Le Premier ministre malien a appelé les mouvements armés au démantèlement de leurs bases et check-points, gage, selon lui, de bonne volonté et d’adhésion effective aux prescriptions de l’accord. Modibo Keïta a également exhorté les mouvements armés à communiquer dans un bref délai la liste de leurs combattants pour les patrouilles mixtes et le processus de désarmement.
« Chaque jour de retard pris dans la mise en œuvre de l’accord, c’est évidement un jour de plus gagné par les ennemis de la paix. Ceux qui ont juré et qui ont pris le parti de l’échec du processus de paix, nous devons nous en souvenir. J’en appelle aussi à la communauté internationale, au comité de suivi de l’accord pour qu’ils exercent leur rôle de garant, du respect des engagements par les parties en situant les responsabilités. Et ce, conformément à l’article 54 de l’accord, le démantèlement dans le meilleur délai des bases et des check-point de tous les mouvements signataires de l’accord. Ceci est un gage de bonne volonté et d’adhésion effective aux prescriptions de l’accord pour la paix et la réconciliation . Par ailleurs, l’établissement et la communication dans un délai déterminé des listes des combattants, listes toujours attendues,permettront d’opérationnaliser les patrouilles mixtes et d’entamer le processus de désarmement et de cantonnement ».

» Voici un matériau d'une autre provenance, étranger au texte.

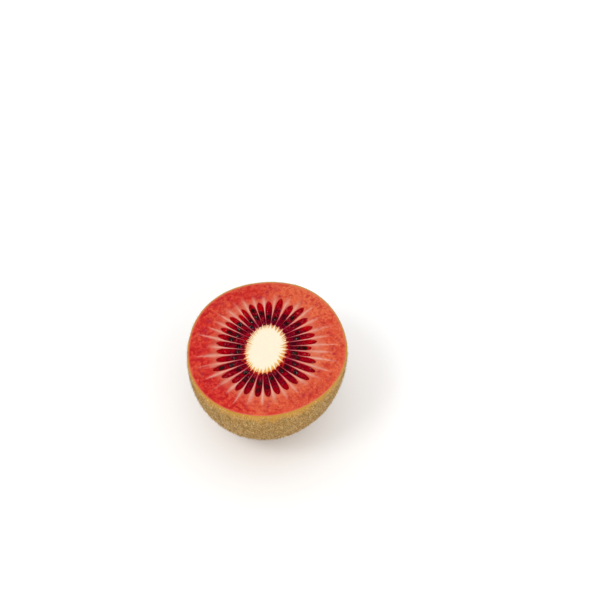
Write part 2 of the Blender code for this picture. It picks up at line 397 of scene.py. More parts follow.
def tip_share_at(column):
    """How far out the chambers reach at a column of the mesh, from the first chamber's first side on."""
    tips = np.array([chamber.tip_share for chamber in CHAMBER_LIST])
    per = COLUMNS_IN_CHAMBER + COLUMNS_IN_WALL
    index, step = column // per, column % per
    blend = np.clip((step - COLUMNS_IN_CHAMBER) / COLUMNS_IN_WALL, 0, 1)
    return tips[index] * (1 - blend) + tips[(index + 1) % CHAMBERS] * blend


def half_turn(chamber, place):
    """Half a chamber's width as a turn round the fruit, at a place along it."""
    nudge = 0.01
    share = chamber.tip_share * place
    turns = np.full_like(place, chamber.turn)
    metres = np.hypot(*(face_point(turns + nudge, share) - face_point(turns - nudge, share)).T)
    return chamber.half_width(place) / metres * 2 * nudge


def column_turn(column, place, outwards):
    """The direction of a column. Columns follow the chambers' sides, and spread evenly towards the rim."""
    per = COLUMNS_IN_CHAMBER + COLUMNS_IN_WALL
    index, step = column // per, column % per
    turn = np.empty(len(column))
    for number, chamber in enumerate(CHAMBER_LIST):
        after = CHAMBER_LIST[(number + 1) % CHAMBERS]
        gap = (after.turn - chamber.turn) % FULL_TURN
        mine = index == number
        even = 0.5 * gap * COLUMNS_IN_CHAMBER / per
        here, there = (
            half_turn(side, np.minimum(place[mine], 1)) * (1 - outwards[mine]) + even * outwards[mine]
            for side in (chamber, after)
        )
        inside = np.sin(math.pi * (step[mine] / COLUMNS_IN_CHAMBER - 0.5)) * here
        blend = (step[mine] - COLUMNS_IN_CHAMBER) / COLUMNS_IN_WALL
        between = here + (gap - here - there) * blend
        turn[mine] = chamber.turn + np.where(step[mine] <= COLUMNS_IN_CHAMBER, inside, between)
    return turn


def flesh_plan(column, ring):
    """Each point's flat place, its share of the way from core's edge to rim, and its depth at the side."""
    chambers_from = CORE_FLOOR_RINGS
    outer_from = chambers_from + CHAMBER_RINGS
    under_from = outer_from + OUTER_RINGS
    inner = np.clip(ring / chambers_from, 0, 1)
    place = np.clip((ring - chambers_from) / CHAMBER_RINGS, 0, 1)
    outwards = np.clip((ring - outer_from) / OUTER_RINGS, 0, 1)
    under = np.clip((ring - under_from) / UNDER_RINGS, 0, 1)
    turn = column_turn(column, place, outwards)
    tip = tip_share_at(column)
    share = np.where(ring > outer_from, tip + (1 - tip) * outwards, tip * place)
    flat = face_point(turn, share)
    flat = np.where((ring < chambers_from)[:, None], core_edge(turn, inner), flat)
    depth_share = LAST_DEPTH_SHARE * np.sin(0.5 * math.pi * under)
    inset = 1 - FLESH_UNDER_SKIN * SKIN_THICKNESS / MEAN_RADIUS
    below = AXIS + outline(turn) * (rounding(depth_share) * inset)[:, None]
    below = np.where((ring >= FLESH_RINGS)[:, None], AXIS, below)
    flat = np.where((ring > under_from)[:, None], below, AXIS + (flat - AXIS) * inset)
    return flat, np.where(ring < chambers_from, inner - 1, share), depth_share


def nearest_chamber(flat):
    """For each point: its distance outside the nearest chamber, and its place along that chamber."""
    distance, place = np.full(len(flat), 1.0), np.zeros(len(flat))
    for chamber in CHAMBER_LIST:
        here, along = chamber_distance(flat, chamber)
        nearer = here < distance
        distance, place = np.where(nearer, here, distance), np.where(nearer, along, place)
    return distance, place


def wall_lines():
    """The crest of each wall between two chambers: (start at the core, direction, length to the rim)."""
    lines = []
    for chamber, after in zip(CHAMBER_LIST, CHAMBER_LIST[1:] + CHAMBER_LIST[:1]):
        turn = chamber.turn + 0.5 * ((after.turn - chamber.turn) % FULL_TURN)
        start, way = core_edge(turn), rim_point(turn) - core_edge(turn)
        length = np.hypot(*way)
        lines.append((start, way / length, length))
    return lines


# Along the walls run pale lines, in the middle of beige wedges: (share of the way to the rim, half width)
LINE_WIDTHS = ((0.0, 0.09 * MM), (0.3, 0.11 * MM), (0.5, 0.24 * MM), (0.65, 0.21 * MM), (0.8, 0.16 * MM))
LINE_STRENGTH = (0.7, 1.0)
WEDGE_WIDTHS = ((0.0, 0.12 * MM), (0.3, 0.30 * MM), (0.5, 0.80 * MM), (0.65, 0.55 * MM), (0.8, 0.15 * MM))
LINE_ENDS = (0.66, 0.94)
LINE_FADE = 0.20
WEDGE_FADE = (0.50, 0.76)
LINE_BEND = 0.35 * MM
SIDE_LINE_APART = (-0.8 * MM, 0.8 * MM)
SIDE_LINE_STRENGTH = (-0.6, 0.7)
SIDE_LINE_WIDTH = 0.6
SIDE_LINE_FROM = (0.40, 0.52)
LINE_WIDTH_DRAW = (0.75, 1.25)
LINE_RISE = 0.04 * MM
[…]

Certains observateurs restent sceptiques quant au changement du contenu du mandat de la Minusma. Ce mandat devrait être renouvelé le 30 juin prochain. Selon ces analystes, certains pays contributeurs ne seraient pas d’accord sous prétexte de risquer la vie de leurs soldats. Pour certains observateurs, le Mali devrait accélérer la remise en état des forces maliennes, car « au bout du compte ce sont les Maliens qui vont sauver le pays ».

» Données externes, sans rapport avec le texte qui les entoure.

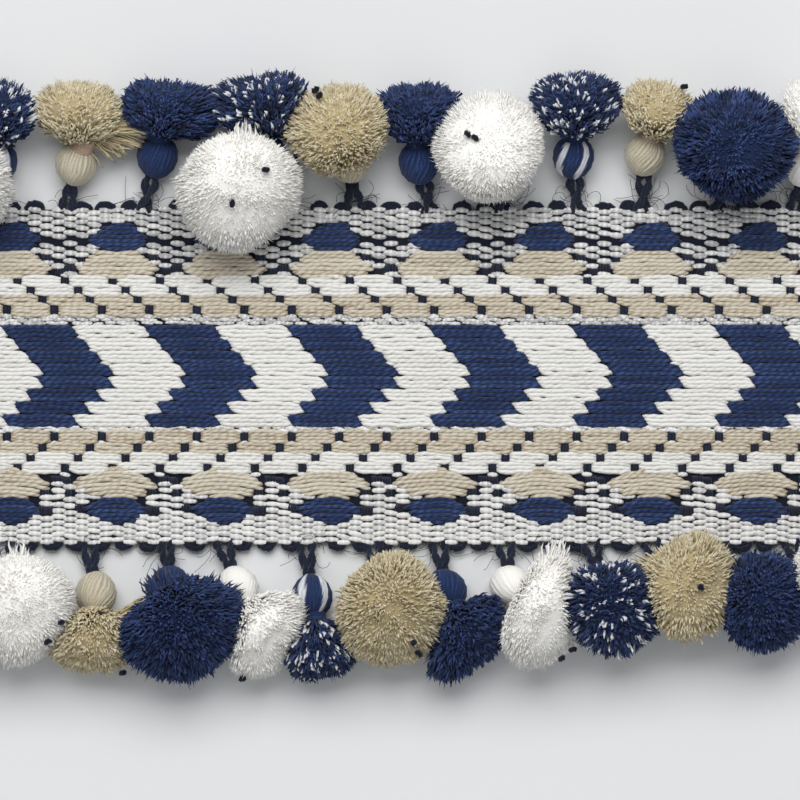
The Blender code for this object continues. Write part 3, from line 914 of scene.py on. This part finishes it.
HANKS = (
    Hank("top_03", 150, 131, 7.0, 60, 0.8), Hank("top_03", 138, 144, 6.0, 60, 1.0),
    Hank("top_03", 122, 155, 5.0, 50, 1.1), Hank("top_03", 45, 128, 5.0, 50, 1.0),
    Hank("bottom_04", 152, 581, 10.0, 100, 0.9), Hank("bottom_04", 162, 573, 10.0, 90, 0.9),
    Hank("bottom_04", 212, 581, 11.0, 110, 0.9), Hank("bottom_04", 238, 592, 10.0, 90, 0.9),
    Hank("bottom_04", 190, 590, 12.0, 70, 1.3), Hank("bottom_11", 635, 563, 9.0, 70, 1.0),
    Hank("bottom_12", 723, 575, 11.0, 60, 1.0),
    Hank("bottom_03", 148, 606, 5.0, 50, 1.1), Hank("bottom_09", 556, 549, 9.0, 80, 1.2),
    Hank("bottom_08", 506, 618, 7.0, 60, 1.1), Hank("bottom_02", 20, 551, 9.0, 70, 1.2),
    Hank("top_05", 246, 126, 15.0, 40, 1.1),
)


HANK_FLOOR = 0.3 * MM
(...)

Souleymane Drabo est éditorialiste. Il est joint au téléphone par Mouhamadu Touré
« Moi je doute vraiment que le conseil de sécurité veuille muscler jusqu’à un certain point le mandat. Mais ce dont je suis sûr, c’est qu’il est obligé de changer de mandat, parce que la Minusma a perdu tellement d’hommes qu’il n’est plus possible qu’elle reste cantonner dans ces camps comme elle l’avait jusqu’à présent. Il faut qu’elle patrouille aux alentours ne serait-ce que pour sa propre sécurité à elle. Vous savez pour le renouvellement du mandat, l’ONU c’est une énorme bureaucratie aussi, et les choses ne sont pas aussi rapides que ça. A supposer même que le conseil de sécurité décide de l’augmentation des troupes de la Minusma, qu’il décide de l’envoi de nouveaux matériels, qu’il décide du transfert de la Force d’intervention de la Côte d’Ivoire, je pense que les premiers éléments pourront arriver au Mali en début 2017 ainsi que le premier matériel supplémentaire qui sera accordé. Donc même s’il y a une décision, l’effet ne sera pas immédiat. Moi je pense que le gouvernement devrait accélérer la remise en état des forces armées maliennes, parce qu’au bout du compte sauver notre pays, c’est nous qui le ferons. Ce ne sont ni les forces de l’ONU ni les français de Barkhane ».